Y es ahí, en las principales consecuencias, donde las premoniciones de Delibes se tornan certeras. Pues tras exponer que el actual progreso de la civilización estaba regido por una competencia voraz, cuyo terreno era la aparentemente inagotable Naturaleza, cuando esta ya daba sus primeros síntomas de agotamiento si no eran de putrefacción, repasó sus efectos entre las sociedades, como el afán de sobresalir de sus dirigentes —hoy vulgarizado hasta la depravación por los realities shows— o la corrupción, de la que afirmó: “nada puede sorprendernos que la corrupción se enseñoree de las sociedades modernas. El viejo y deplorable aforismo de que cada hombre tiene su precio alcanza así un sentido literal, de plena y absoluta vigencia, en la sociedad de nuestros días”. Pero no se contuvieron aquí sus vaticinios; cuando ya entraba en el sentido moral de sus relatos, asomó algo más atinado que la recién descubierta “España vacía o vaciada” —a la que yo preferiría denominar la “España abandonada”—, para concluir con un “hemos matado la cultura campesina pero no la hemos sustituido por nada, al menos, por nada noble”, pues su recambio, según Delibes, era el adocenamiento en las macrourbes, donde un hombre sin memoria ni raíces se despersonalizaba hasta reducirse a mera y maleable masa, incluso en sus más íntimos deseos.
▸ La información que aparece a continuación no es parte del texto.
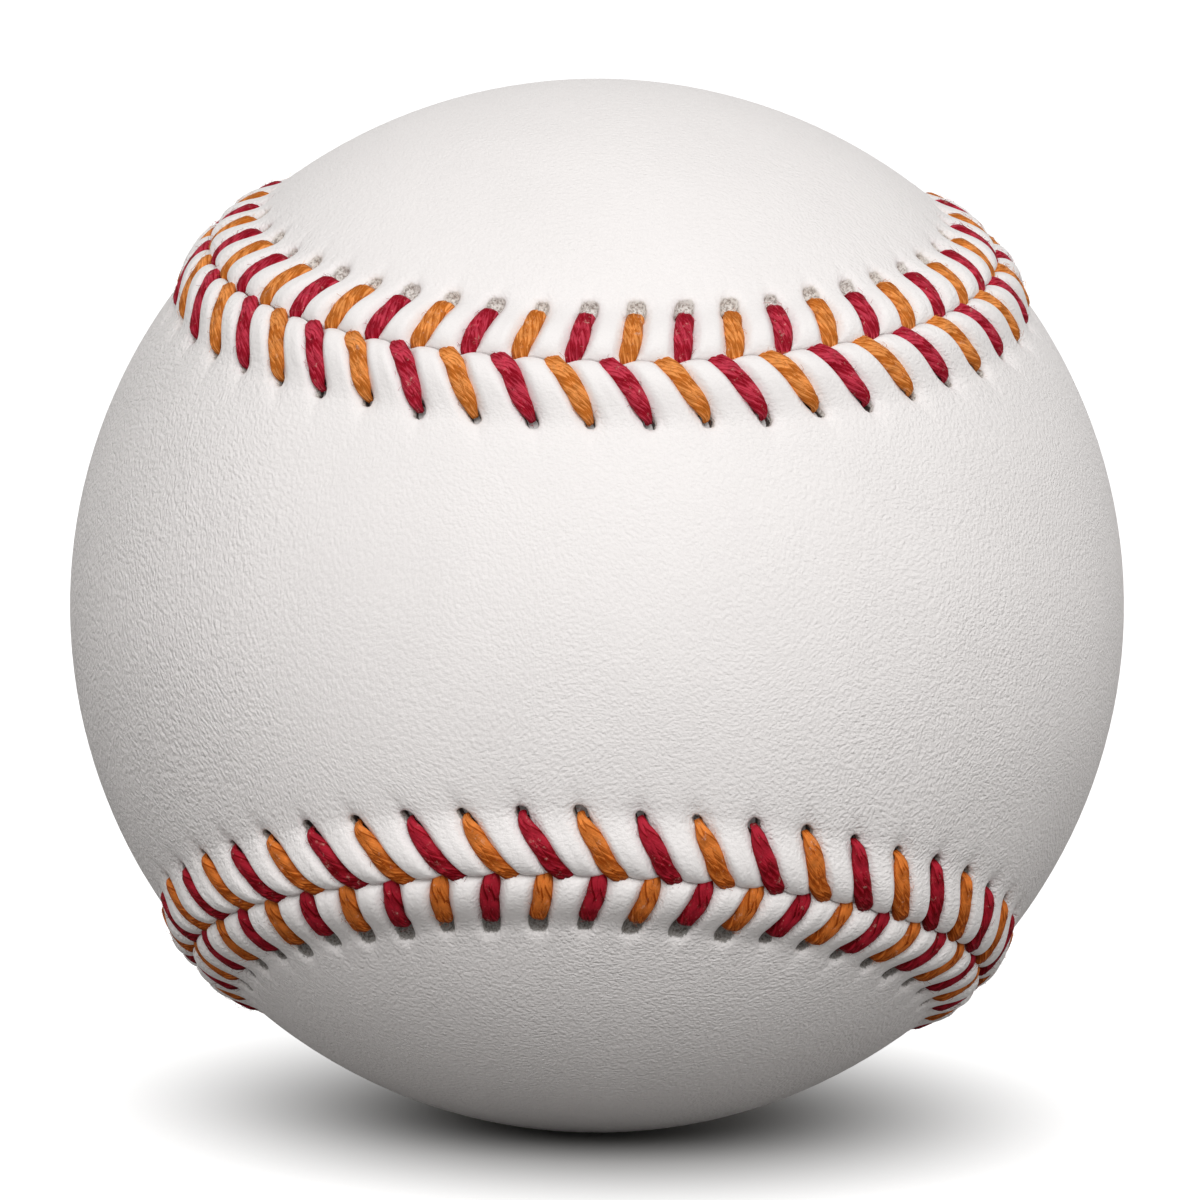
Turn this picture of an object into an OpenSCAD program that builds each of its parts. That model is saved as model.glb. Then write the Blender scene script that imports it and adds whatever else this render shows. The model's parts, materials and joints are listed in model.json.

Pues bien, hace unos meses hemos asistido a la segunda y fracasada cumbre mundial contra el amenazante cambio climático y, mientras escribo estas líneas, la Humanidad entera se encuentra sitiada por una epidemia de mortíferos efectos, incluso para la otrora omnímoda Globalización, que parece ahora, y para nuestra estupefacción, desmoronarse ante un microscópico y escurridizo virus. ¿Cómo no admitir entonces que el próximo paradigma, pese a cuantos obstáculos se le oponen, que rija la civilización sea el biologismo, tal como profetizó mi amigo Paco García Donet, una tarde de ahora hace tantos años, tras este escarmiento y los que nos quedan por vivir, como un irremediable esfuerzo de supervivencia de la especie? ¿Y cómo no admirar la sabiduría de ese escritor, emblema de la austeridad castellana —tan vilipendiada ahora por algunos sicofantes—, cuando fue capaz, hace cuarenta y cinco años, de describir el albañal en que hemos caído, pudriendo en el envite nuestro planeta y nuestras sociedades? Por todo esto avergüenza un tanto su actual postergación. Menos mal que sus mejores novelas todavía se encuentran amagadas por las baldas de las librerías de solera: El camino (1950), Diario de un cazador (1955), La hoja roja (1959), Las ratas (1962), Cinco horas con Mario (1966), El disputado voto del señor Cayo (1978)… Léanlo y embébanse de su ecuanimidad desengañada y anticipadora, porque además, este año se debería de celebrar el centenario de su nacimiento. En octubre veremos; si libramos el pellejo, claro.